Almost all organisms age and ageing is considered to be a normal biological process. Ageing occurs because damage to molecules, cells and tissues throughout life leads to loss of function and increased risk of death. Research can increase understanding of the human ageing process and lead to interventions that can improve health and quality of life in older people.

Curriculum links

All sciences
3. Specification content
3.6 The skills, knowledge and understanding of How science works must include the requirements set out adjacent, and must be integrated into the mandatory content indicated in the relevant appendix and any content added by the awarding body.
• Consider applications and implications of science and appreciate their associated benefits and risks.
• Consider ethical issues in the treatment of humans, other organisms and the environment.
Biology 1.3 Biodiversity
a) The variety of life, both past and present, is extensive, but the biochemical basis of life is similar for all living things.
1.6 Biological molecules
d) Enzymes catalyse a wide range of intracellular reactions as well as extracellular ones.
1.7 Ecosystems
e) The dynamic equilibrium of populations is affected by a range of factors.
1.9 Cellular control
b) Enzymes catalyse the reactions that determine structures and functions from cellular to whole-organism level.
f) Gene technologies allow study and alteration of gene function in order to better understand organism function and to design new industrial and medical processes.

Scottish Curriculum

Biology Higher Potentially relevant to modules: DNA and the Genome (study of DNA and the genome. molecular basis of evolution and biodiversity, understanding of gene expression, at the cellular level) Metabolism and Survival (control of metabolic pathways is essential to cell survival. whole organism adaptations for the maintenance of metabolism for survival)
Human Biology Higher Potentially relevant to modules: Physiology and Health (the cardiovascular system, relevant tissues and circulation and the pathology of cardiovascular disease, including their impact on society and on personal lifestyle) Neurobiology and Communication (neural communication and the links between neurotransmitters and behaviour, while considering personal and social citizenship)
Environmental Science Higher

Potentially relevant to modules: Sustainability (Global environmental issues will focus on problems, solutions and conflicts, such as population)

 



 

Why is ageing important?

What is ageing?

hands_300In the UK most people die because they are old and have succumbed to ageing related diseases and their complications. As people age, they become more susceptible to a number of illnesses that are more common in older people, including certain cancers and heart disease. Ageing occurs because damage to molecules, cells and tissues throughout life leads to loss of function and increased risk of death.

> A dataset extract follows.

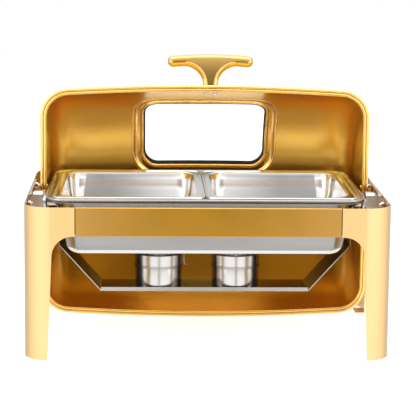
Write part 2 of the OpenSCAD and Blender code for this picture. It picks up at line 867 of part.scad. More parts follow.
front_band();
rear_band();
left_band();
right_band();
leg_at(-1, -1);  // leg_front_left
leg_at(1, -1);  // leg_front_right
leg_at(-1, 1);  // leg_rear_left
leg_at(1, 1);  // leg_rear_right
leg_studs();
leg_nuts();
hinge_block_left();
hinge_block_right();
block_screws();
hinge_shaft(-1);  // hinge_shaft_left
hinge_shaft(1);  // hinge_shaft_right
shaft_set_screws();
friction_washers();
spacer_sleeves();
shaft_clips();
carrier_plate_left();
carrier_plate_right();
fuel_tray();
tray_rivets();
lid_shell();
lid_rim_upper();
lid_rim_lower();
hinge_plate_left();
hinge_plate_right();
plate_rivets();
lid_bushings();
window_frame();
window_gasket();
window_glass();
lid_handle();
handle_screws();
water_pan();
food_pan_left();
food_pan_right();
fuel_cup(fuel_left_x);  // fuel_cup_left
fuel_cup(fuel_right_x);  // fuel_cup_right
fuel_cap(fuel_left_x, turn_left);  // fuel_cap_left
fuel_cap(fuel_right_x, turn_right);  // fuel_cap_right
cap_rivet(fuel_left_x, turn_left);  // cap_rivet_left
cap_rivet(fuel_right_x, turn_right);  // cap_rivet_right
damper(fuel_left_x, turn_left);  // damper_left
damper(fuel_right_x, turn_right);  // damper_right
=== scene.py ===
import json
import math

import bmesh
import bpy
from mathutils import Matrix, Vector
from mathutils.geometry import delaunay_2d_cdt


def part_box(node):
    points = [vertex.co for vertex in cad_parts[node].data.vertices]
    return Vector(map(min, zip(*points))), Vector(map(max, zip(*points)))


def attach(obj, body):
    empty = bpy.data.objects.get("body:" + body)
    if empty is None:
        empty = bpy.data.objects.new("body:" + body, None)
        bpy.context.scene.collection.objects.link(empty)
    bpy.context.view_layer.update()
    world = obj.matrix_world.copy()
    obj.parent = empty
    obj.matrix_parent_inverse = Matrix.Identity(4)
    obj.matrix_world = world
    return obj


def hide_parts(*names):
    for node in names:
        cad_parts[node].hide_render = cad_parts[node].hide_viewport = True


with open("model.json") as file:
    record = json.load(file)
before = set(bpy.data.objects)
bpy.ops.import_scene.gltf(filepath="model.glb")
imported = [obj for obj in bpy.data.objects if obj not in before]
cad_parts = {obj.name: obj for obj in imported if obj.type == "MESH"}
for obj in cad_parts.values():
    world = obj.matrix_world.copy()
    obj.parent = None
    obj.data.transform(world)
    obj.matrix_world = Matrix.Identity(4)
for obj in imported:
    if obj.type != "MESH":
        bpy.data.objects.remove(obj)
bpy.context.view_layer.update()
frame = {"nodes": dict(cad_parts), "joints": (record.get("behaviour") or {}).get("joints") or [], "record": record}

NODES = frame["nodes"]
JOINTS = {j["name"]: j for j in frame["joints"]}

# ---------- Sizes, in metres, read from the frame where it has them ----------

PIVOT_Z = JOINTS["lid_roll"]["pos_m"][2]
SHELL_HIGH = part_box("lid_shell")[1]
END_X = SHELL_HIGH.x
SHELL_R = SHELL_HIGH.z - PIVOT_Z
RIM_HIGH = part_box("lid_rim_upper")[1]
RIM_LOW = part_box("lid_rim_upper")[0]
RIM_W = RIM_HIGH.x - END_X
RIM_END = RIM_LOW.z - PIVOT_Z
RIM_FRONT = RIM_LOW.y
RIM_BACK = RIM_HIGH.y
SHELL_T = 0.001
CROWN_R = 4.0
CORNER_R = 0.042
HUB_HOLE = 0.0152

WINDOW_AT = math.radians(56.5)
WINDOW_SPAN = math.radians(43.5)
WINDOW_X = 0.004
WINDOW_HALF_W = 0.115
WINDOW_HALF_H = SHELL_R * math.sin(WINDOW_SPAN / 2)
WINDOW_R = 0.028
BORDER_W = 0.020

HANDLE_AT = math.radians(17.4)
HANDLE_X = 0.011
HANDLE_SPAN = 0.1580
HANDLE_BAR_R = 0.0103
CAD_HANDLE_BAR_R = 0.0093

SEAM_W = 0.0016


# ---------- Mesh helpers ----------

def new_object(name, verts, faces, sharp):
    """A smooth-shaded mesh, with edges sharper than so many degrees left crisp."""
    mesh = bpy.data.meshes.new(name)
    mesh.from_pydata([tuple(v) for v in verts], [], faces)
    mesh.validate()
    clean = bmesh.new()
    clean.from_mesh(mesh)
    bmesh.ops.remove_doubles(clean, verts=clean.verts, dist=1e-6)
    bmesh.ops.recalc_face_normals(clean, faces=clean.faces)
    clean.to_mesh(mesh)
    clean.free()
    for polygon in mesh.polygons:
        polygon.use_smooth = True
    mesh.set_sharp_from_angle(angle=math.radians(sharp))
    obj = bpy.data.objects.new(name, mesh)
    bpy.context.scene.collection.objects.link(obj)
    return obj


def loft(name, rings, sharp, wrap=False):
    """A skin over closed rings of points. wrap joins the two ends, else they are capped."""
    n = len(rings[0])
    verts = [p for ring in rings for p in ring]
    faces = []
    spans = len(rings) if wrap else len(rings) - 1
    for i in range(spans):
        a = i * n
        b = (i + 1) % len(rings) * n
        for j in range(n):
            k = (j + 1) % n
            faces.append((a + j, a + k, b + k, b + j))
    if not wrap:
        faces.append(tuple(range(n)))
        last = (len(rings) - 1) * n
        faces.append(tuple(range(last + n - 1, last - 1, -1)))
    return new_object(name, verts, faces, sharp)


def arc(cx, cy, r, a0, a1, steps):
    """Points along an arc, in degrees, both ends included."""
    points = []
    for i in range(steps + 1):
        a = math.radians(a0 + (a1 - a0) * i / steps)
        points.append((cx + r * math.cos(a), cy + r * math.sin(a)))
    return points


def rounded_ring(cx, cy, hx, hy, r, z):
    """A level rounded rectangle as a ring of points."""
    ring = []
    for sx, sy, a0 in ((1, 1, 0), (-1, 1, 90), (-1, -1, 180), (1, -1, 270)):
        for x, y in arc(sx * (hx - r), sy * (hy - r), r, a0, a0 + 90, 8):
            ring.append(Vector((cx + x, cy + y, z)))
    return ring


def finish_piece(obj, body, material, replaced):
    """Gives a piece its material and its body, and hides the CAD node it stands in for."""
    obj.data.materials.clear()
    obj.data.materials.append(material)
    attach(obj, body)
    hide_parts(replaced)
    return obj


# ---------- Materials ----------

def node_material(name):
    material = bpy.data.materials.new(name)
    material.use_nodes = True
    nodes = material.node_tree.nodes
    return material, nodes, material.node_tree.links, nodes["Principled BSDF"]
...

All organisms age and it is considered to be a normal biological process. Research in simple organisms (such as yeast) has found genes that play an important role in extending (or shortening) the lifespan of that individual. Importantly very similar genes have been found in other organisms (eg nematode worms, fruit flies and mice) which suggest shared ageing mechanisms across diverse species. Hopefully this means that research carried out in simpler organisms can increase understanding of the human ageing process and lead to interventions that can improve health and quality of life in older people.

An excellent introduction to the topic of ageing is given by Professor Dame Linda Partridge as part of the following webcast "Three score years and then? The new biology of ageing". (She speaks from approximately 6 minutes into the webcast).  Professor Partridge has also written a summary of the ageing process, which contains some short video and audio clips that highlight some of the issues surrounding ageing and ageing research.

Why is it important?

As our life-expectancy from birth increases, then our population as a whole gets older. The proportion of people who are over retirement age is increasing and therefore the median age of the population is also increasing. (The median age is the age at which half the population is older and half the population is younger.) This can have many consequences including:

  • Pressure on the health service as older people are more likely to be susceptible to age-related illnesses.
  • Pressure on families to care for older relatives.
  • A smaller proportion of the population working and therefore paying taxes to support the health services and paying for state pensions.
  • A greater proportion of people losing their independence and quality of life due to ill health or low income (or both).

However there will also be an increasing political influence as older people are more likely to vote than younger people.

It is important that as a society we prepare for an ageing population. It is also important that when considering treatments that extend people's life we consider the quality of life that people have.

As research continues, scientists find out more about the genes and metabolic pathways involved in ageing. In the future we may be able to treat ageing itself rather than the undesirable diseases that are associated with it.